**REQUIREMENTS**
Write out the lines from the top of the material through the line with "return tuple(s /", exactly and with nothing added.

**SOURCE MATERIAL**

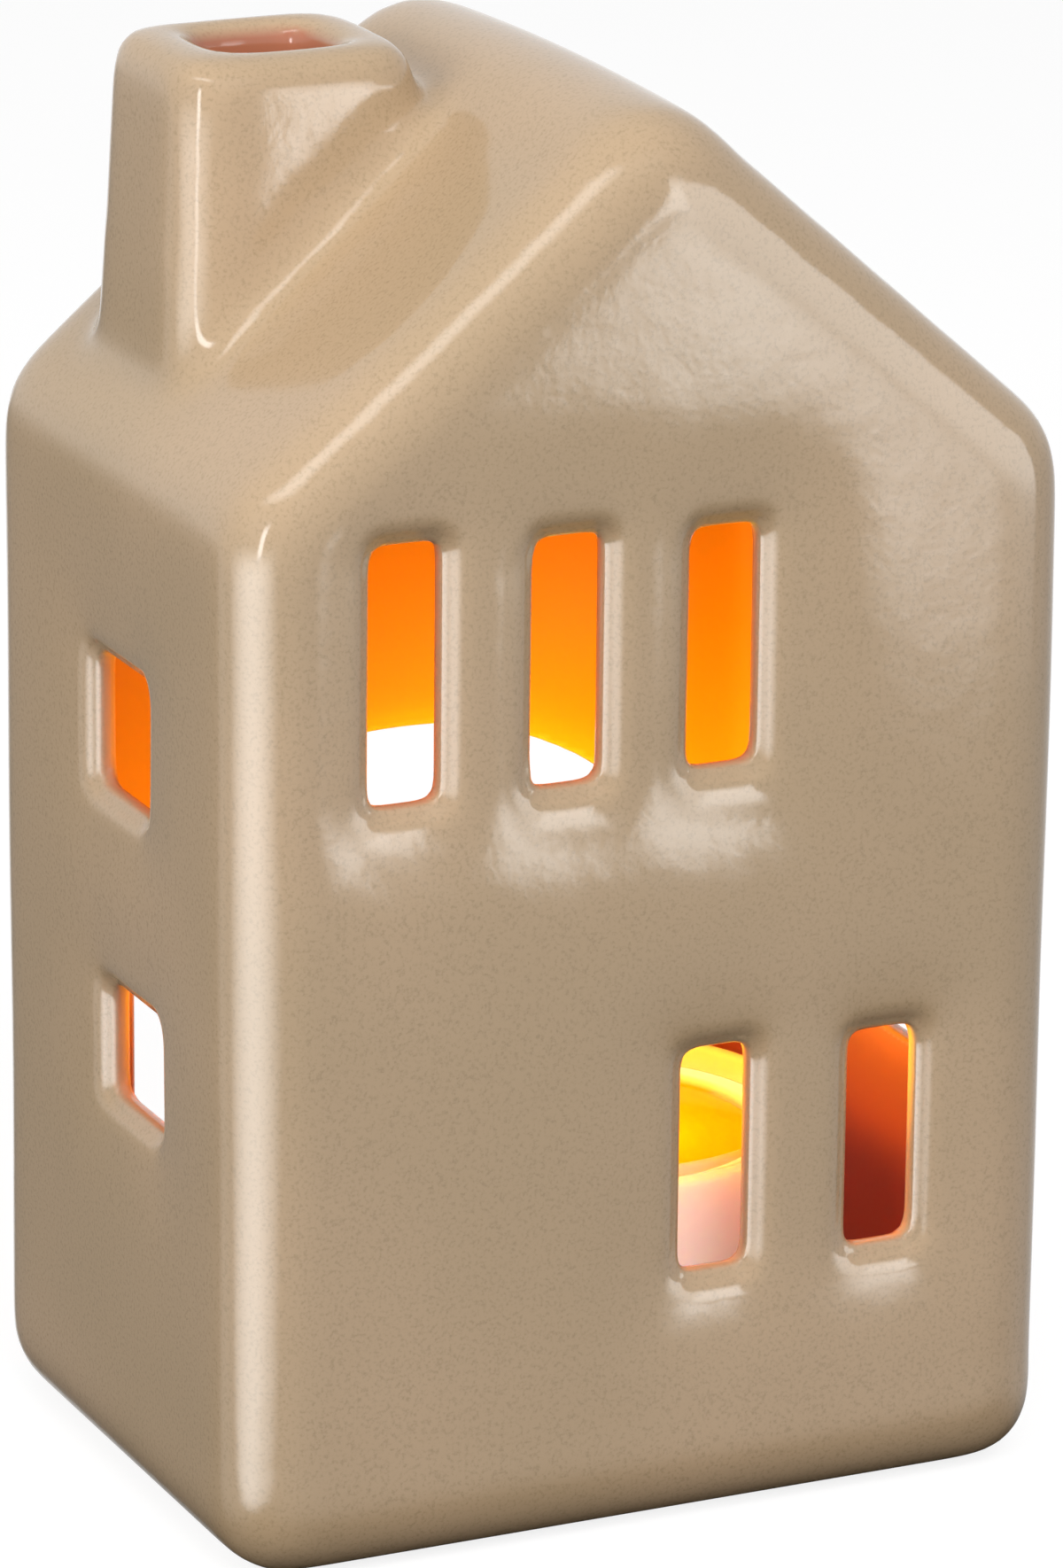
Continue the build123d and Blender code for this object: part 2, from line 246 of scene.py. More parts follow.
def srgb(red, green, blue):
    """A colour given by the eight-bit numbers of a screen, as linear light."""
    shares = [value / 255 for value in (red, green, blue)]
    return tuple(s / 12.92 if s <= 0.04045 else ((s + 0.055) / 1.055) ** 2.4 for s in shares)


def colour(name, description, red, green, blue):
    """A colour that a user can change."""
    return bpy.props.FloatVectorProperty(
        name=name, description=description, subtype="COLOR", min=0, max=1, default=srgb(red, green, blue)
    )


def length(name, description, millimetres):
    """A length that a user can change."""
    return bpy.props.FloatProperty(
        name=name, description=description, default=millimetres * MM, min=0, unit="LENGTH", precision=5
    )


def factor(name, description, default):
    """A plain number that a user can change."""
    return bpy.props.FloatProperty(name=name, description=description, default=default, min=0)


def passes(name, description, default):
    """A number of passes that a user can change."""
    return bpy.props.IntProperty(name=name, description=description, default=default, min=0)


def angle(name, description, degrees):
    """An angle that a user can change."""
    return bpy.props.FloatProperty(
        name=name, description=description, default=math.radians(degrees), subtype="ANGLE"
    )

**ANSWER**
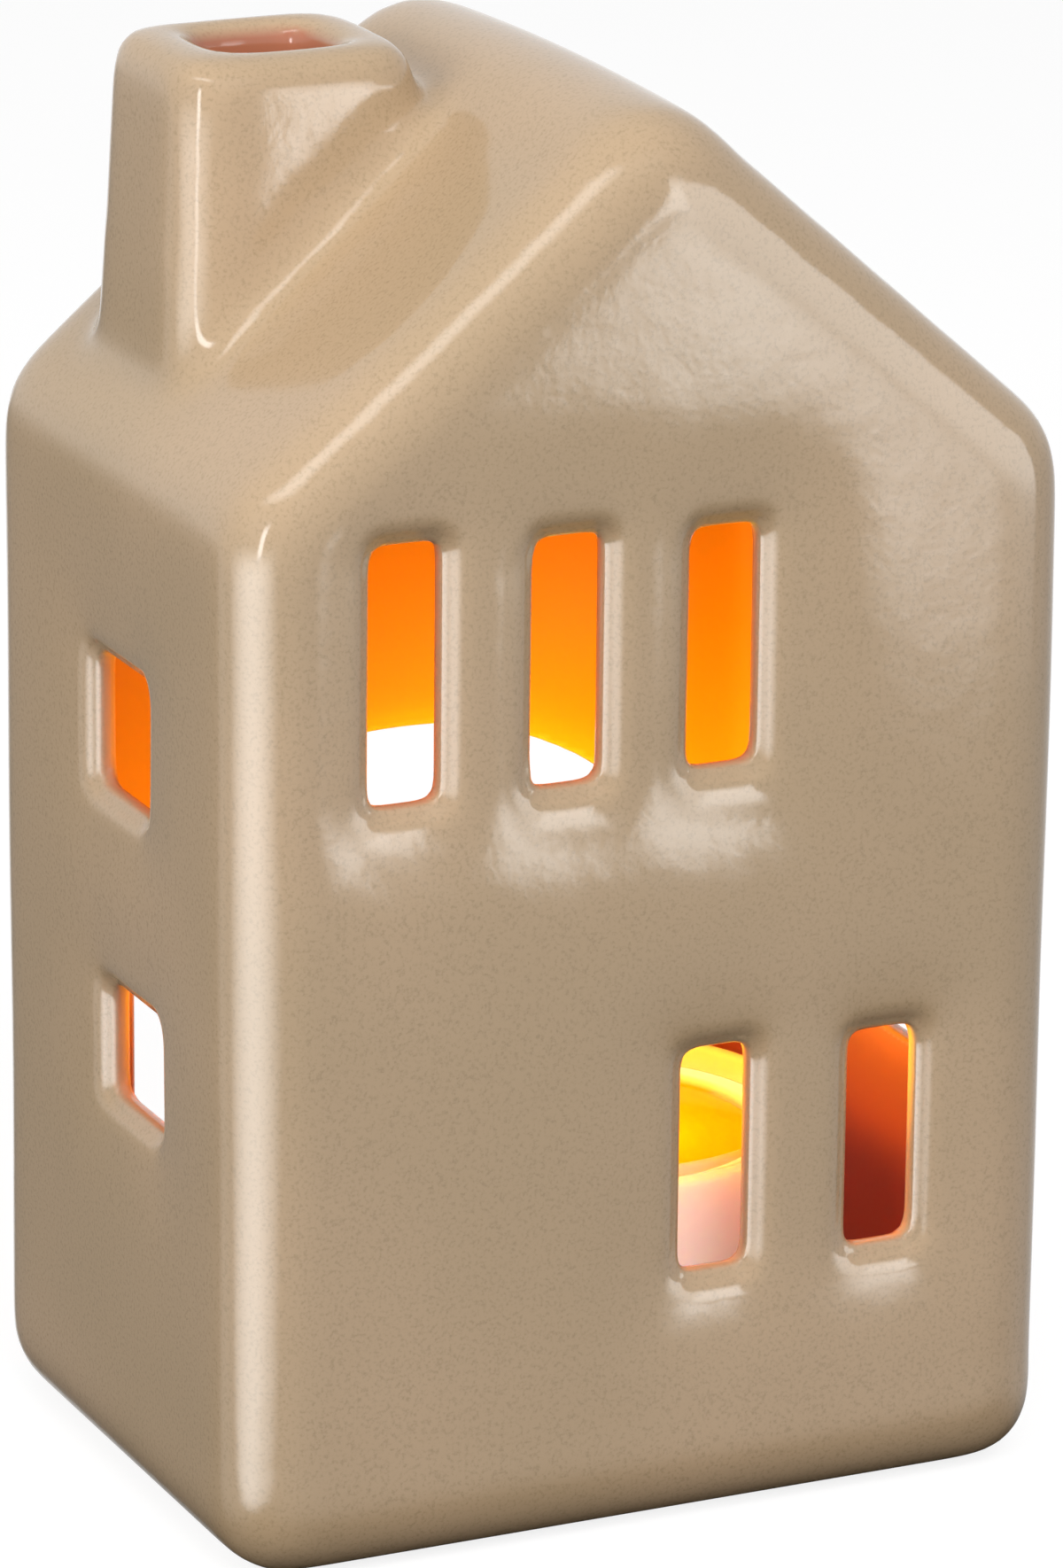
Continue the build123d and Blender code for this object: part 2, from line 246 of scene.py. More parts follow.
def srgb(red, green, blue):
    """A colour given by the eight-bit numbers of a screen, as linear light."""
    shares = [value / 255 for value in (red, green, blue)]
    return tuple(s / 12.92 if s <= 0.04045 else ((s + 0.055) / 1.055) ** 2.4 for s in shares)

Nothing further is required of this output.